Here’s a recap of where this post is coming from: I blogged previously on how I think there is an important story of corruption in how presidential candidates are included in televised debates, in that the big media corps do exercise control merely by limiting the playing field of candidates: the fewer candidates there are, the fewer they have to be in the pockets of. Not that I think every registered candidate in any state and his mother needs to be in every debate, but what I do believe strongly is that for those candidates that are included at all, they should get equal time to answer questions. Out of the last 8 debates in 2007 before the primaries (for both parties), MSNBC’s two Democratic debate most egregiously allocated time unevenly to the candidates, with the more popular candidates according to the polls getting much, much more time than the rest. The De Moines Register, on the other hand, ought to be applauded loudly for holding the only two debates in which time was allocated completely evenly.

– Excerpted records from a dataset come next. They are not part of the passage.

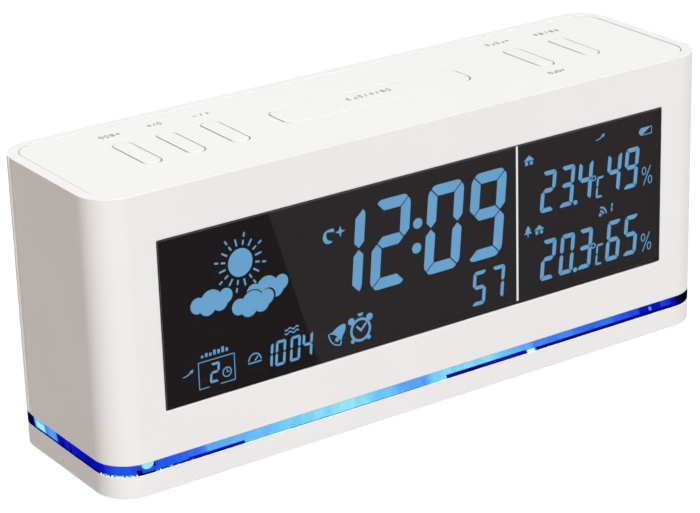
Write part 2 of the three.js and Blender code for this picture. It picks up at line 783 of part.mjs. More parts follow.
function makeLightBoard() {
  const top = lightBoardBottom + lightBoardThickness;
  const half = lightBoardDepth / 2;
  let board = block(-lightBoardWidth / 2, lightBoardWidth / 2, -half, half, lightBoardBottom, top);
  for (const [x, y] of baseScrewPlaces) {
    board = cut(board, upright(x, y, tubeDiameter + 2 * fit, lightBoardBottom - 1, top + 1));
  }
  const pitch = (lightBoardWidth - 2 * ledEndRoom) / (ledCount - 1);
  const led = block(-ledSize / 2, ledSize / 2, -ledSize / 2, ledSize / 2, top - weld, top + ledHeight);
  for (let i = 0; i < ledCount; i += 1) {
    const x = -lightBoardWidth / 2 + ledEndRoom + i * pitch;
    for (const y of [-half + ledInset, half - ledInset]) board = join(board, led.translate([x, y, 0]));
  }
  place('light_board', board, finishes.board);
}

function makeReflector() {
  const inset = guideWidth + reflectorInset;
  let sheet = insetPrism(inset, housingBottom - reflectorThickness, housingBottom);
  for (const [x, y] of baseScrewPlaces) {
    sheet = cut(sheet, upright(x, y, tubeDiameter + 2 * fit, guideBottom, housingBottom + 1));
  }
  place('reflector_sheet', sheet, finishes.film);
}

// A cross-headed screw that points up, with the underside of its head at z = 0
function screw(slotTurn) {
  const arm = screwHeadDiameter * 0.36;
  const half = screwSlotWidth / 2;
  const bottom = -screwHeadHeight - 1;
  const floor = -screwHeadHeight + screwSlotDepth;
  const body = join(
    upright(0, 0, screwHeadDiameter, -screwHeadHeight, 0),
    upright(0, 0, screwDiameter, -weld, screwLength, fineSides),
  );
  const cross = join(
    block(-arm, arm, -half, half, bottom, floor),
    block(-half, half, -arm, arm, bottom, floor),
  );
  return cut(body, cross.rotate([0, 0, slotTurn]));
}

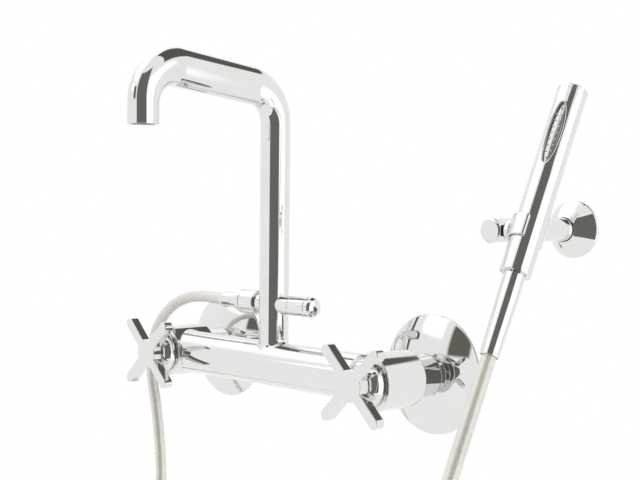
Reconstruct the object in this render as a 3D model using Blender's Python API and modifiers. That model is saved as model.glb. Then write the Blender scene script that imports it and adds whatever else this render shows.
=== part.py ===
"""Wall mounted bath faucet with two cross handles, a high spout, a pull diverter and a hand shower.

Metres, +Z up. The wall is the plane y = 0 and the faucet stands out of it towards -Y. The origin is on
the wall, midway between the two inlets, at the height of the mixer's own axis. Hot is at -X, cold at +X.
"""
import math

import bmesh
import bpy
from mathutils import Matrix, Vector

# ---------------------------------------------------------------- driving dimensions
GAP = 0.0003                 # between pieces that touch
RUNNING = 0.0004             # between a turning or sliding piece and its seat
ROUND = 24                   # facets round a large turned piece
FINE = 16                    # facets round a small one

INLET_CENTRES = 0.203        # hot inlet to cold inlet
AXIS_FROM_WALL = 0.0463      # the mixer's axis to the wall
TUBE_RADIUS = 0.0150         # the horizontal mixing tube
TUBE_BORE = 0.0095
TUBE_END_INSET = 0.0031      # the tube's ends stop short of the valves' axes
CHANNEL_END_INSET = 0.0076   # and so do the ends of the channel inside it
BOSS_START = 0.0012          # the spout's boss starts this high above the axis
CHAMBER_RADIUS = 0.0180      # the valve chamber at each end
CHAMBER_BACK = 0.0276        # its rear face, from the wall
CHAMBER_FRONT = 0.0620       # its front face, from the wall
CARTRIDGE_BORE = 0.0126
CARTRIDGE_SEAT = 0.0364      # floor of the cartridge bore, from the wall
INLET_BORE = 0.0092
INLET_BORE_DEPTH = 0.0070
PORT_BORE = 0.0060           # from the inlet bore to the cartridge

FLANGE_RADIUS = 0.0386
FLANGE_RIM = 0.0012
FLANGE_DOME = 0.0078
FLANGE_WALL = 0.0015
FLANGE_FOOT = 0.0026         # width of the flat ring that lies on the wall
UNION_RADIUS = 0.0134        # the round union nut between flange and chamber
UNION_START = 0.0035         # its rear face, from the wall
CONNECTOR_RADIUS = 0.0082
CONNECTOR_BORE = 0.0055
CONNECTOR_INTO_WALL = 0.0150
WASHER_THICKNESS = 0.0018

DISC_RADIUS = 0.0106         # the two ceramic discs in each cartridge
DISC_THICKNESS = 0.0030
SPINDLE_RADIUS = 0.0046
SPINDLE_TOP_RADIUS = 0.0036
CARTRIDGE_NECK_RADIUS = 0.0080
CARTRIDGE_NECK_LENGTH = 0.0035
BONNET_RADIUS = 0.0152
BONNET_TOP_RADIUS = 0.0078
BONNET_LENGTH = 0.0084
HUB_RADIUS = 0.0098
HUB_LENGTH = 0.0072
ARM_REACH = 0.0316           # handle axis to the end of each arm
ARM_WIDTH = 0.0072
ARM_THICKNESS = 0.0062
HANDLE_BORE_DEPTH = 0.0050
HANDLE_SCREW_RADIUS = 0.0014
HANDLE_SCREW_RECESS = 0.0012 # the grub screw's head below the hub's round
HANDLE_HUB_STEP = 0.0004     # the arms' faces below the hub's face
CUTTER_OVER = 0.0020         # how far a cutter passes the face it opens

RISER_RADIUS = 0.0101        # the spout's riser, which is round
ARM_HALF_WIDTH = 0.0092      # the spout's arm, which is oval, across
ARM_HALF_DEPTH = 0.0124      # and in the plane of the spout
OUTLET_RADIUS = 0.0098       # the spout's outlet, which is round again
SPOUT_WALL = 0.0013
SPOUT_FOOT = 0.0220          # where the spout meets the boss on the tube, above the axis
SPOUT_HEIGHT = 0.1832        # the arm's line over the riser, above the axis
SPOUT_REACH = 0.1082         # riser to outlet
SPOUT_RISE = math.radians(6.1)
SPOUT_BEND = 0.0240
SPOUT_OUTLET = 0.1553        # the outlet's rim, above the axis
BASE_SEAL_REACH = 0.0035     # the base seal reaches this far into the spout and into the boss
BASE_SEAL_WALL = 0.0010
AERATOR_LENGTH = 0.0085
AERATOR_WALL = 0.0010
AERATOR_RIM = 0.0010         # the outlet's rim to the aerator
AERATOR_SCREEN = 0.0010
SCREEN_RECESS = 0.0015       # the screen, above the aerator's lower end
SCREEN_HOLE = 0.0008

DIVERTER_HEIGHT = 0.0405     # the diverter's axis above the mixer's
DIVERTER_RADIUS = 0.0064
DIVERTER_BORE = 0.0044
DIVERTER_LEFT = 0.0140       # ends of the housing, from the riser's axis
DIVERTER_RIGHT = 0.0190
KNOB_RADIUS = 0.0067
KNOB_LENGTH = 0.0212
KNOB_BEVEL = 0.0012
KNOB_BORE_DEPTH = 0.0100     # the stem goes this far into the knob
STEM_RADIUS = 0.0015
DIVERTER_PORT = 0.0022
SPOOL_RADIUS = 0.0040
SPOOL_LENGTH = 0.0100
SPOOL_GROOVE = 0.0009        # depth of each groove, and half its width
GROOVE_FROM_MIDDLE = 0.0028
SPOOL_RING = 0.0004          # section radius of the O-rings in the grooves
OUTLET_NUT_RADIUS = 0.0082
OUTLET_NUT_LENGTH = 0.0186
FERRULE_RADIUS = 0.0054
FERRULE_LENGTH = 0.0180
FITTING_BORE = 0.0028        # the waterway through the hose's nut, washer and ferrule

HOLDER_X = 0.2048
HOLDER_HEIGHT = 0.0949
HOLDER_FLANGE_RADIUS = 0.0165
HOLDER_DOME = 0.0118
HOLDER_WALL = 0.0014
HOLDER_ARM_RADIUS = 0.0066
HOLDER_ARM_LENGTH = 0.0795   # wall to the arm's front end
WALL_PLATE_EDGE = 0.0027     # a wall screw's axis to the plate's edge
WALL_PLATE_THICKNESS = 0.0025
WALL_SCREW_RADIUS = 0.0017
WALL_SCREW_HEAD = 0.0028
WALL_SCREW_HEAD_THICKNESS = 0.0012
WALL_SCREW_LENGTH = 0.0250   # into the wall
WALL_SCREW_POINT = 0.0030
GRUB_RADIUS = 0.0014         # the cover's grub screw
GRUB_LENGTH = 0.0039
GRUB_FROM_WALL = 0.0059
PIVOT_PIN_DEPTH = 0.0046     # the pivot pin goes this far past the bar's middle
PIVOT_FROM_WALL = 0.0729
PIVOT_RADIUS = 0.0020
PIVOT_WASHER_RADIUS = 0.0046
PIVOT_WASHER = 0.0008
CLIP_BOSS_RADIUS = 0.0056
CLIP_WALL = 0.0016
CLIP_HEIGHT = 0.0120
CLIP_OPENING = math.radians(134)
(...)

Procedural Uncertainty & Normalization

I always find it interesting how although our government is run by fairly strict procedural rules that have been written out in various places, starting with the constitution and ending somewhere past the horizon, sometimes it’s just impossible to locate exactly at what point in the procedural game “reality” is. For instance, the constitution outlines how a bill can become a law. But, at what point is a bill considered vetoed? If the president is signing the veto signature but misspells “veto” (or whatever he writes in this case, I have no idea), or is taken to the hospital before he writes the “o”, is the bill vetoed, or is it still awaiting a signature?

The reason this is interesting to me is that we like to capture reality in data. The Library of Congress and GovTrack both systematize (or in computer jargon “normalize”) the bill-becomes-a-law process. At every point in the game, a bill, in our data formats, is either in-progress, enacted, dead, etc. It must be in one of these states. After all, the constitution outlines exactly what states a bill can be in, so any bill *must* be in one of these states.

But if we’re not sure what state a bill is in, what state do we put it in in our data? There’s also the more important question- What do the lawmakers do if they disagree about what state a bill is in? (Actually, I would prefer to phrase it as “what state they are in”, but that’s another story.) Wikipedia describes (what the editors of the page claim is) a current debacle over H.R. 1585: National Defense Authorization Act FY 2008:

In December of 2007, President George W. Bush pushed the pocket veto into murky waters by claiming that he had pocket vetoed H.R. 1585, the “National Defense Authorization Act for Fiscal Year 2008,” even though the House of Representatives had designated agents to receive presidential messages before adjourning. The bill had been previously passed by veto-proof majorities in both the House and the Senate [JT: and thus a traditional veto would have been futile].

So was the bill (pocket) vetoed or not? Is the bill still in-progress? Assuming it was not pocket vetoed, after 10 legislative days without a traditional veto it becomes law, and us citizens would hate to be on that 11th day without either resolution on the pocket veto matter or a traditional veto, because then we as a country will not know whether this bill has become law. (Another question: How might the Supreme Court assert jurisdiction over this question.)

But back to the data. At one point, some time after Dec. 28, someone in the House responsible for updating the bill status information shown on THOMAS entered a new status line:

Dec 28, 2007: Pocket Vetoed by President.

GovTrack picked up on the change and shows that status currently, much to the confusion of several people emailing me about it. Looking back at THOMAS, it seems like someone realized that that was apparently quite a constitutional (if not political) claim and retracted that update, because it not longer says that.

In many cases citizens complain when the government takes things back, hiding information previously made public. That’s definitely not what I am getting at here. THOMAS is forced to show *something*, and when it doubt… well, what can you do but roll back history until we figure out what the next legislative step actually *was*.